— Short problem —
Print all the data, keeping every line exactly as it is.

— Data extract —
+++

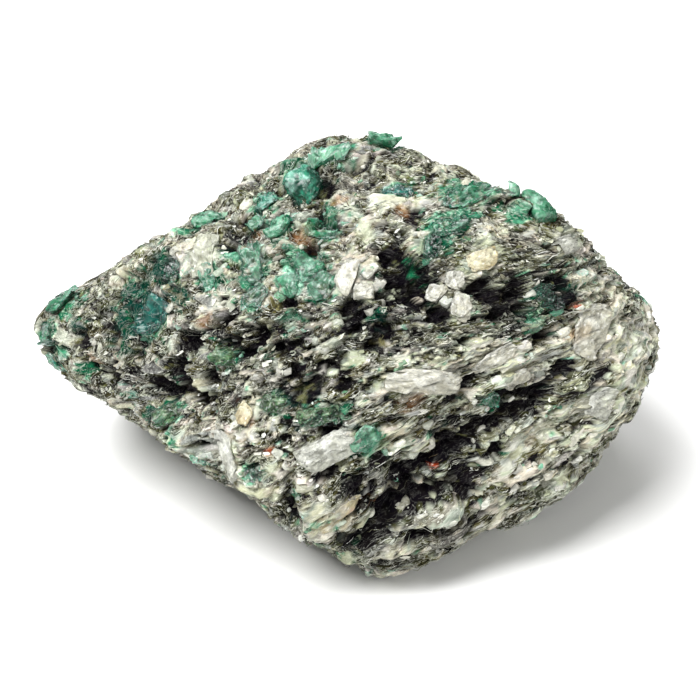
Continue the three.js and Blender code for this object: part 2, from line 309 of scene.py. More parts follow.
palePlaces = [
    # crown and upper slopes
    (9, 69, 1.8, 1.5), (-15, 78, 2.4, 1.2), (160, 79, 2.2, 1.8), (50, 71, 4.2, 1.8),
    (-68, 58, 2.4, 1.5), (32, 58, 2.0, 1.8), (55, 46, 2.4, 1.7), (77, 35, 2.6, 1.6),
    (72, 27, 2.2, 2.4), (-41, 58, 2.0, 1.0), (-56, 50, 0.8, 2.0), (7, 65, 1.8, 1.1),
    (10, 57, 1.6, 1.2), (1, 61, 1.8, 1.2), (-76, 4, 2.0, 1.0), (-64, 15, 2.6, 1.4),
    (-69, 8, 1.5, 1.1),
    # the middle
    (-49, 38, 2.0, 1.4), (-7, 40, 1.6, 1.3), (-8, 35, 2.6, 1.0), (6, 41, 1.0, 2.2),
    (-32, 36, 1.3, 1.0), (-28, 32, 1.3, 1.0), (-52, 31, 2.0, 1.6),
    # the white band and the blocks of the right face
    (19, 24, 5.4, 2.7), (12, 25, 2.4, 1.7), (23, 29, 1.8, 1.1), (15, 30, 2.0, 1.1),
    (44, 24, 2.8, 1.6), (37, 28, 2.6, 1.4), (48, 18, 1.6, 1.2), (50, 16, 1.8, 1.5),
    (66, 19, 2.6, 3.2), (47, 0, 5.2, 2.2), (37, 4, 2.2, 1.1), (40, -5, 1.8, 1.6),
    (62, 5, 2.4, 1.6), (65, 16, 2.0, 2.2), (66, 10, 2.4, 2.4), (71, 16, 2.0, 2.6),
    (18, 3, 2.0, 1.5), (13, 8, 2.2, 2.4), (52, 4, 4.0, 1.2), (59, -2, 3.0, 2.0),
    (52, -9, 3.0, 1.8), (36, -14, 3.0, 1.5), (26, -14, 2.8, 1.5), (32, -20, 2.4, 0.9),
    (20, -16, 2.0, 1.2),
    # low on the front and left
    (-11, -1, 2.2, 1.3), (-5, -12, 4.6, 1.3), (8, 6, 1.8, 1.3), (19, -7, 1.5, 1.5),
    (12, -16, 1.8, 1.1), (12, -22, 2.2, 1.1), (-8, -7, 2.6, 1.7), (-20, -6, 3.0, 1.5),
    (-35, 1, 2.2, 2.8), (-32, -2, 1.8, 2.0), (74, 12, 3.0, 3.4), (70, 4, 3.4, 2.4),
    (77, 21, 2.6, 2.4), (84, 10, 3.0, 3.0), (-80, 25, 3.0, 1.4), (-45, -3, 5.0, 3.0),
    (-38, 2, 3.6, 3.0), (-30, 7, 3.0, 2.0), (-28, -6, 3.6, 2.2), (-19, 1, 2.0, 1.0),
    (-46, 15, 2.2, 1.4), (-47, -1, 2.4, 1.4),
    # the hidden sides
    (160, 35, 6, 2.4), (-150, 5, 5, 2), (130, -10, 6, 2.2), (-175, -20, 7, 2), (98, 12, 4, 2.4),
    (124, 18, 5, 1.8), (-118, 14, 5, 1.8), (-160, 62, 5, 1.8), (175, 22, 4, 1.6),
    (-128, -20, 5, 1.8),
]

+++

— Complete answer —
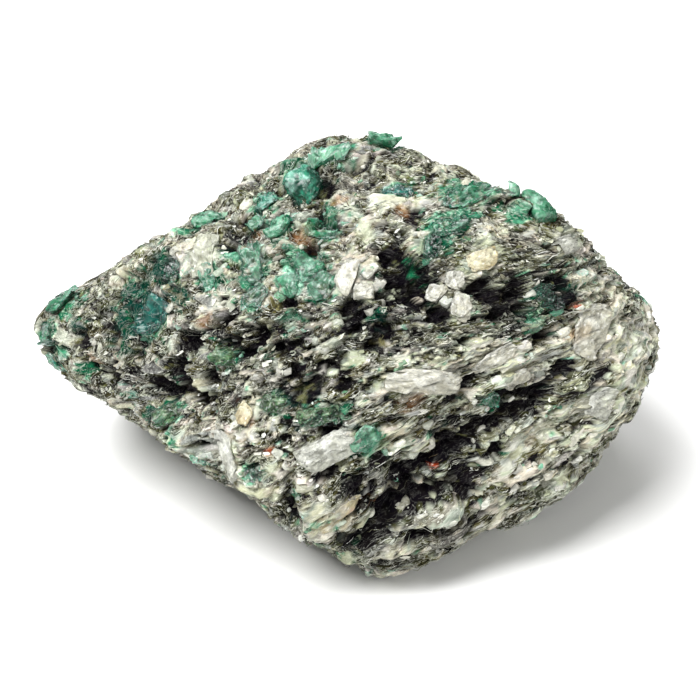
Continue the three.js and Blender code for this object: part 2, from line 309 of scene.py. More parts follow.
palePlaces = [
    # crown and upper slopes
    (9, 69, 1.8, 1.5), (-15, 78, 2.4, 1.2), (160, 79, 2.2, 1.8), (50, 71, 4.2, 1.8),
    (-68, 58, 2.4, 1.5), (32, 58, 2.0, 1.8), (55, 46, 2.4, 1.7), (77, 35, 2.6, 1.6),
    (72, 27, 2.2, 2.4), (-41, 58, 2.0, 1.0), (-56, 50, 0.8, 2.0), (7, 65, 1.8, 1.1),
    (10, 57, 1.6, 1.2), (1, 61, 1.8, 1.2), (-76, 4, 2.0, 1.0), (-64, 15, 2.6, 1.4),
    (-69, 8, 1.5, 1.1),
    # the middle
    (-49, 38, 2.0, 1.4), (-7, 40, 1.6, 1.3), (-8, 35, 2.6, 1.0), (6, 41, 1.0, 2.2),
    (-32, 36, 1.3, 1.0), (-28, 32, 1.3, 1.0), (-52, 31, 2.0, 1.6),
    # the white band and the blocks of the right face
    (19, 24, 5.4, 2.7), (12, 25, 2.4, 1.7), (23, 29, 1.8, 1.1), (15, 30, 2.0, 1.1),
    (44, 24, 2.8, 1.6), (37, 28, 2.6, 1.4), (48, 18, 1.6, 1.2), (50, 16, 1.8, 1.5),
    (66, 19, 2.6, 3.2), (47, 0, 5.2, 2.2), (37, 4, 2.2, 1.1), (40, -5, 1.8, 1.6),
    (62, 5, 2.4, 1.6), (65, 16, 2.0, 2.2), (66, 10, 2.4, 2.4), (71, 16, 2.0, 2.6),
    (18, 3, 2.0, 1.5), (13, 8, 2.2, 2.4), (52, 4, 4.0, 1.2), (59, -2, 3.0, 2.0),
    (52, -9, 3.0, 1.8), (36, -14, 3.0, 1.5), (26, -14, 2.8, 1.5), (32, -20, 2.4, 0.9),
    (20, -16, 2.0, 1.2),
    # low on the front and left
    (-11, -1, 2.2, 1.3), (-5, -12, 4.6, 1.3), (8, 6, 1.8, 1.3), (19, -7, 1.5, 1.5),
    (12, -16, 1.8, 1.1), (12, -22, 2.2, 1.1), (-8, -7, 2.6, 1.7), (-20, -6, 3.0, 1.5),
    (-35, 1, 2.2, 2.8), (-32, -2, 1.8, 2.0), (74, 12, 3.0, 3.4), (70, 4, 3.4, 2.4),
    (77, 21, 2.6, 2.4), (84, 10, 3.0, 3.0), (-80, 25, 3.0, 1.4), (-45, -3, 5.0, 3.0),
    (-38, 2, 3.6, 3.0), (-30, 7, 3.0, 2.0), (-28, -6, 3.6, 2.2), (-19, 1, 2.0, 1.0),
    (-46, 15, 2.2, 1.4), (-47, -1, 2.4, 1.4),
    # the hidden sides
    (160, 35, 6, 2.4), (-150, 5, 5, 2), (130, -10, 6, 2.2), (-175, -20, 7, 2), (98, 12, 4, 2.4),
    (124, 18, 5, 1.8), (-118, 14, 5, 1.8), (-160, 62, 5, 1.8), (175, 22, 4, 1.6),
    (-128, -20, 5, 1.8),
]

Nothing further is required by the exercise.